ITEMS:
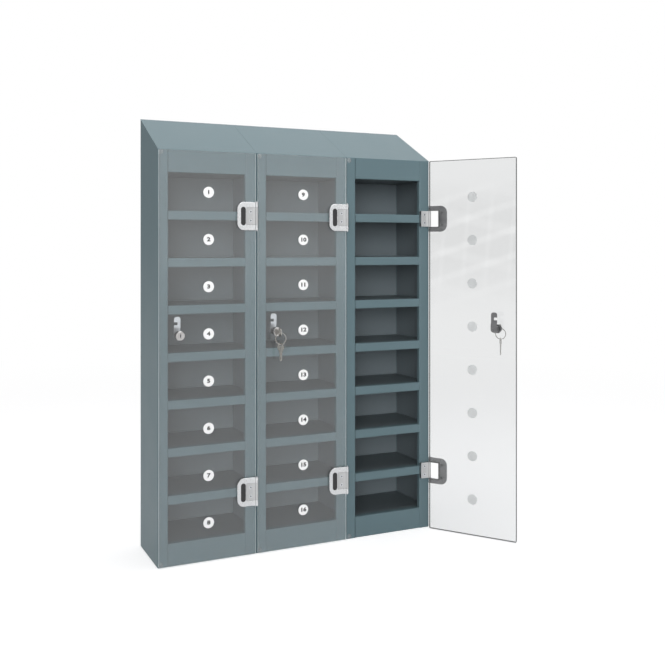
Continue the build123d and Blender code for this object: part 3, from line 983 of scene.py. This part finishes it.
def makeSplitRing():
    # wound round Z, then stood up so that its hole faces the front
    across, along = ringLook["wire"]
    turns = ringLook["turns"]
    steps = int(ringLook["steps"] * turns)
    bpy.ops.object.select_all(action="DESELECT")
    bpy.ops.mesh.primitive_plane_add(size=1, rotation=(math.pi / 2, 0, 0))
    ring = bpy.context.object
    ring.scale = (2 * across, along, 1)
    settle(ring, Matrix.Translation((ringOuter - across, 0, -along * (turns - 1) / 2)))
    editAll(ring)
    bpy.ops.mesh.delete(type="ONLY_FACE")
    bpy.ops.mesh.select_all(action="SELECT")
    bpy.ops.mesh.bevel(
        offset=ringLook["corner"], segments=ringLook["cornerSteps"], affect="VERTICES"
    )
    leaveEdit()
    applyModifier(
        ring,
        "SCREW",
        angle=2 * math.pi * turns,
        screw_offset=along * turns * ringLook["lead"],
        steps=steps,
        render_steps=steps,
        axis="Z",
        use_merge_vertices=False,
    )
    # both ends closed
    editAll(ring)
    bpy.ops.mesh.select_all(action="DESELECT")
    bpy.ops.mesh.select_mode(type="EDGE")
    bpy.ops.mesh.select_non_manifold()
    bpy.ops.mesh.fill_holes(sides=0)
    bpy.ops.mesh.select_all(action="SELECT")
    bpy.ops.mesh.normals_make_consistent(inside=False)
    leaveEdit()
    settle(ring, Matrix.Rotation(math.pi / 2, 4, "X"))
    return ring


splitRing = makeSplitRing()
for number in keyedLockers:
    refine(f"key_{number}", f"door_key_{number}", keyLook["round"])
    refine(f"spare_key_{number}", f"second_key_{number}", keyLook["round"])
    ring = copyMesh(splitRing, f"split_ring_{number}")
    settle(ring, Matrix.Translation(middle(f"key_ring_{number}")) @ doorTurn(number))
    smooth(ring)
    setMaterial(ring, metals["key_blank"])
    finishPiece(ring, f"ring_{number}", "key_metal", f"key_ring_{number}")
bpy.data.objects.remove(splitRing)
print("keys made")


# Floor of a small white studio: lit paper under the lockers, plain white further out
floorLook = {
    "sides": 96,
    "radius": 6.0,
    "colour": (0.61, 0.61, 0.62, 1),
    "grain": {"size": 4 * mm, "detail": 3},
    "grainDepth": 0.01 * mm,
    "lift": 0.62,
    "whiteBetween": (1.0, 4.0),
}


def seenBy(finish, *rays):
    # 1 for what those rays show; 0 for the light that falls on the object
    unseen = 1
    for ray in rays:
        unseen = unseen * (1 - finish.node("ShaderNodeLightPath", output=f"Is {ray} Ray"))
    return 1 - unseen


def makePaper(look):
    finish = newFinish("studio_floor_paper")
    grain = finish.bump(finish.noise(**look["grain"]), look["grainDepth"])
    lit = finish.node("ShaderNodeBsdfDiffuse", {}, {"Color": look["colour"], "Normal": grain})
    spot = finish.node("ShaderNodeTexCoord", output="Object")
    away = finish.node("ShaderNodeVectorMath", {"operation": "LENGTH"}, {0: spot}, "Value")
    far = finish.rise(away, *look["whiteBetween"])
    shown = seenBy(finish, "Camera", "Glossy", "Transmission")
    lifted = finish.node("ShaderNodeAddShader", {}, {0: lit, 1: finish.glow(look["lift"] * shown)})
    return finish.close(finish.blendShaders(far * shown, lifted, finish.glow(1.0)))


bpy.ops.object.select_all(action="DESELECT")
bpy.ops.mesh.primitive_circle_add(
    vertices=floorLook["sides"], radius=floorLook["radius"], fill_type="NGON"
)
floor = bpy.context.object
floor.name = "studio_floor"
setMaterial(floor, makePaper(floorLook))


# World. Each patch of it lies one way, adds its strength there and fades between two edges,
# given as cosines. Gloss shows a pale hall with a brighter wall in front, and dim beams and
# pipes to the left.
roomLook = {
    "pale": 0.85,
    "patches": {
        "windows": {"adds": 0.45, "at": (0.36, -0.93, 0.05), "edges": (0.70, 0.93)},
        "left": {"adds": -0.40, "at": (-0.8746, -0.4848, 0.0), "edges": (0.04, -0.04)},
        "back": {"adds": -0.12, "at": (0, 1, 0), "edges": (0.2, 0.8)},
        "skylight": {"adds": 1.2, "at": (0.33, 0.48, 0.81), "edges": (0.72, 0.95)},
    },
    "horizon": (-0.085, 0.0),
}
beamLook = {
    "dim": 0.80,
    "at": (-0.97, -0.24, 0.0),
    "edges": (0.55, 0.88),
    "top": (0.03, 0.09),
    # runs of thin bright bars square to a direction, closer together the longer it is
    "bars": [
        {"adds": 0.55, "across": (0, 75, 217), "share": 0.6},
        {"adds": 0.33, "across": (0, -40, 150), "share": 0.6},
        {"adds": 0.275, "across": (0, 260, 20), "share": 0.3},
    ],
}
# what falls on the object: a little from all round, a broad bright window by the camera,
# and a weak one behind
lightLook = {
    "even": 0.20,
    "patches": {
        "broad": {"adds": 4.9, "at": (-0.42, -0.905, 0.05), "edges": (0.88, 0.985)},
        "core": {"adds": 4.4, "at": (-0.42, -0.89, 0.17), "edges": (0.93, 0.995)},
        "behind": {"adds": 0.7, "at": (0.35, 0.93, 0.10), "edges": (0.2, 0.9)},
    },
}


def withPatches(sky, ray, level, patches):
    for patch in patches.values():
        level = level + patch["adds"] * sky.rise(sky.along(ray, patch["at"]), *patch["edges"])
    return level


def makeSky():
    world = bpy.data.worlds.new("studio_world")
    sky = Finish(world)
    ray = sky.node("ShaderNodeTexCoord", output="Generated")
    upwards = sky.along(ray, (0, 0, 1))
    hall = withPatches(sky, ray, roomLook["pale"], roomLook["patches"])
    dimSide = sky.rise(sky.along(ray, beamLook["at"]), *beamLook["edges"])
    dimSide = dimSide * (1 - sky.rise(upwards, *beamLook["top"]))
    beams = -beamLook["dim"]
    for run in beamLook["bars"]:
        wave = sky.along(ray, run["across"]).sine()
        beams = beams + run["adds"] * sky.rise(wave, 1 - run["share"], 1)
    hall = hall + beams * dimSide
    # the hall fades into the white floor towards the horizon
    room = 1 + (hall - 1) * sky.rise(upwards, *roomLook["horizon"])
    fallen = withPatches(sky, ray, lightLook["even"], lightLook["patches"])
    directly = seenBy(sky, "Camera", "Transmission")
    inGloss = seenBy(sky, "Glossy") * (1 - directly)
    level = directly + room * inGloss + fallen * (1 - directly) * (1 - inGloss)
    backdrop = sky.node("ShaderNodeBackground", {}, {"Color": grey(1), "Strength": level})
    return sky.close(backdrop, "ShaderNodeOutputWorld")


bpy.context.scene.world = makeSky()

softboxLook = {"at": (0.0, -0.4, 3.2), "towards": (0.0, 0.0, 0.0), "size": (2.4, 1.6), "power": 40}
softboxData = bpy.data.lights.new("overhead_softbox", "AREA")
softboxData.shape = "RECTANGLE"
softboxData.size, softboxData.size_y = softboxLook["size"]
softboxData.energy = softboxLook["power"]
softbox = bpy.data.objects.new("overhead_softbox", softboxData)
bpy.context.scene.collection.objects.link(softbox)
softboxAim = Vector(softboxLook["towards"]) - Vector(softboxLook["at"])
softbox.location = softboxLook["at"]
softbox.rotation_euler = softboxAim.to_track_quat("-Z", "Y").to_euler()
print("studio lit")


# Camera: level, to the left of the lockers, with the frame shifted down to take them in
cameraLook = {
    "at": (-0.8978, -2.1816, 0.7657),
    "turn": -25.145,
    "lens": 48.12,
    "sensor": 36,
    "shiftDown": 0.1287,
}
cameraData = bpy.data.cameras.new("camera")
cameraData.sensor_width = cameraLook["sensor"]
cameraData.sensor_fit = "HORIZONTAL"
cameraData.lens = cameraLook["lens"]
cameraData.shift_y = -cameraLook["shiftDown"]
camera = bpy.data.objects.new("camera", cameraData)
bpy.context.scene.collection.objects.link(camera)
camera.location = cameraLook["at"]
camera.rotation_euler = (math.pi / 2, 0, math.radians(cameraLook["turn"]))
bpy.context.scene.camera = camera
bpy.context.scene.view_settings.view_transform = "Standard"
print("camera placed")
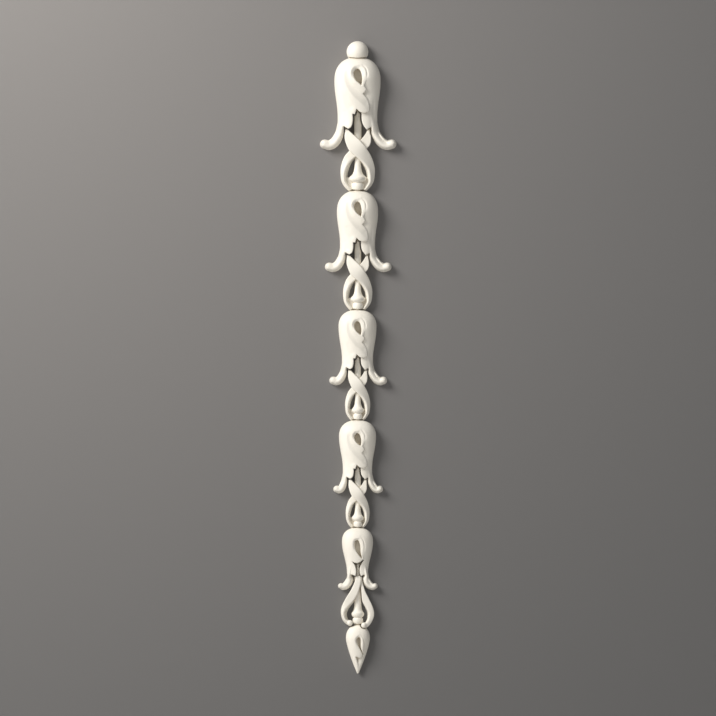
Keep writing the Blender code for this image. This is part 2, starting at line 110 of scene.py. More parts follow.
# Keyhole: its floor as a share of the body's depth, the draft of its wall, the chamfer of its
# rim, which is wider on the right, and the groove along the leaf's edge beside it
EYE_FLOOR = 0.28
EYE_DRAFT = 0.06
BEVEL_DEPTH = 1.9
BEVEL_WIDTH = 2.5
BEVEL_SPREAD = 0.7
BEVEL_SPREAD_RUN = 3.0
BEVEL_END = (0.6, 0.3)
RING_GROOVE = 0.9
RING_GROOVE_WIDTH = 0.8
RING_START = (0.6, 0.3)
RING_END = (0.65, 0.2)

# Contact grooves between flowers and links: half-width, depth, and the depth from the back
# below which they fade
GROOVE = 0.65
GROOVE_DEPTH = 2.2
GROOVE_FLOOR = 2.5
# Finer ones round the top of the last link, and round the ends of its scrolls
LYRE_GROOVE = 0.3
LYRE_TOP = 5.0
LYRE_TOP_SPAN = 12.0
BEAD_GROOVE = 0.45

# Section of a flared petal tip: across, then shares of the depth at the root, in the channel
# and at the knob. The left tips have a shallower channel
FLARE_SECTION = (
    (-1.0, 1.0, 0.45, 0.35), (-0.6, 0.99, 0.9, 0.85), (-0.2, 0.93, 1.0, 1.0), (0.22, 0.83, 0.91, 1.0),
    (0.5, 0.7, 0.78, 0.96), (0.8, 0.5, 0.92, 0.8), (1.0, 0.2, 0.6, 0.35),
)
LEFT_CHANNEL = 0.5
# Path of a tip from its root: shares of the reach and of the drop, width in knobs, share of the
# front, and its form, which runs from 0 at the root through 1 in the channel to 2 at the knob
Tip = namedtuple("Tip", "x z width front form")
FLARE_PATH = (
    Tip(0.08, 0.455, 0.93, 1.0, 0.5),
    Tip(0.356, 0.88, 1.03, 0.92, 1.0),
    Tip(0.69, 1.07, 1.03, 0.87, 1.35),
    Tip(1.0, 1.02, 0.97, 0.87, 2.0),
)
# The same on the fifth flower, but in millimetres from the axis and from the notch, and in width
SMALL_FLARE = (
    Tip(6.0, -9.0, 2.6, 1.2, 0.0),
    Tip(7.7, 0.2, 2.4, 1.15, 0.0),
    Tip(7.5, 3.2, 3.5, 1.05, 0.3),
    Tip(8.1, 5.6, 3.75, 1.0, 0.6),
    Tip(9.4, 7.9, 3.75, 0.95, 0.9),
    Tip(11.3, 9.8, 3.65, 0.9, 1.2),
    Tip(13.9, 10.9, 3.4, 0.87, 1.6),
    Tip(16.1, 10.4, 2.75, 0.87, 2.0),
)
SMALL_FLARE_SHIFT = 0.35
# Section of these tips at the root, which falls away under the petal: across, share of the depth
SMALL_ROOT = ((-1.0, 0.45), (-0.6, 0.72), (-0.2, 0.95), (0.22, 1.0), (0.5, 0.93), (0.8, 0.7), (1.0, 0.3))
# Where the other paths start, inward of the root and above the notch, with the share of the
# root's width there, then the height of the root and how far it stands out from the waist
FLARE_START_X = 1.8
FLARE_START_Z = -10.0
FLARE_START_WIDTH = 0.85
FLARE_ROOT_Z = 0.3
FLARE_PROUD = 0.4
# Height of the knob's middle above the flower's foot, in knobs, and the tips' shift to the
# right, which is whole from this share of the reach onwards
FLARE_DROP = 1.22
FLARE_SHIFT = 0.7
FLARE_SHIFT_WHOLE = 0.5
# Depth of the first flower's tips, the share of it that every flower has, and their rounding
FLARE_FRONT = 10.8
FLARE_FRONT_FIXED = 0.35
FLARE_EDGE = 2.4
FLARE_SEAM = 0.8
# A tip's own part of the block starts this far from the axis and this far above the notch
FLARE_INNER = 2.0
FLARE_ABOVE = 12.0

# Links: half-width of the ribbon loop, radii of the stem's collar, drum and neck
Link = namedtuple("Link", "loop collar drum neck")
LINKS = (
    Link(16.6, 8.0, 5.9, 2.9),
    Link(14.1, 6.7, 4.9, 2.7),
    Link(12.1, 5.7, 4.3, 2.5),
    Link(11.5, 5.5, 4.0, 2.45),
)
LINK_LENGTH = 61.1
# The last link, which hangs from the fifth flower's notch
LYRE = Link(15.9, 6.0, 5.0, 3.3)
LYRE_Z = BELLS[-1].top - BELLS[-1].notch

# Ribbons: rounding, outward lean and where along them it sets in, width, drop and largest share
# of the lip at the hole, and the share of the width that follows the hole's sloping wall
RIBBON_EDGE = 0.45
RIBBON_TILT = 0.42
RIBBON_LEAN = (0.35, 0.25)
RIBBON_LIP = 1.7
LIP_DROP = 0.3
LIP_LIMIT = 0.4
HOLE_SIDE = 0.6
# Room below a ribbon in the block, and a width so small that it only keeps a ratio finite
RIBBON_BELOW = 5.0
NO_WIDTH = 0.001

# Floor of a loop beside the drum, on the first link: right half of its outline, and its front
WEB = ((12.0, 48.6), (12.6, 52.0), (9.0, 58.0), (5.0, 61.5))
WEB_FRONT = 5.0

# Stems: radius of the rod, shift to the right, depths of the axis, and stretch behind the axis
STEM_RADIUS = 3.4
STEM_SHIFT = 0.3
STEM_DEPTH = 4.8
LYRE_STEM_DEPTH = 2.8
STEM_BACK_STRETCH = 1.4
# Profile of a stem, with heights in shares of the link's length: ends of the stem, length of the
# plain rod, the collar's swell over the neck, and the drum's radius
STEM_START = -0.29
STEM_END = 1.09
STEM_ROD = 0.5
STEM_SWELL = ((0.0, 0.5), (0.06, 0.62), (0.2, 0.70), (0.5, 0.753), (0.92, 0.785), (1.0, 0.81),
              (0.9, 0.838), (0.45, 0.866))
STEM_DRUM = ((0.74, 0.878), (0.94, 0.893), (1.0, 0.93), (0.92, 0.972), (0.74, 1.0), (0.7, STEM_END))
# Heights of the profile, and where the last link has them
STEM_MARKS = (0.5, 0.81, 0.866, 0.94, STEM_END)
LYRE_MARKS = (0.5, 0.774, 0.842, 0.91, STEM_END)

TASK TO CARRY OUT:
List all lines in the material containing the string "this".

WORKED ANSWER:
Continue the build123d and Blender code for this object: part 3, from line 983 of scene.py. This part finishes it.
Keep writing the Blender code for this image. This is part 2, starting at line 110 of scene.py. More parts follow.
# right, which is whole from this share of the reach onwards
# A tip's own part of the block starts this far from the axis and this far above the notch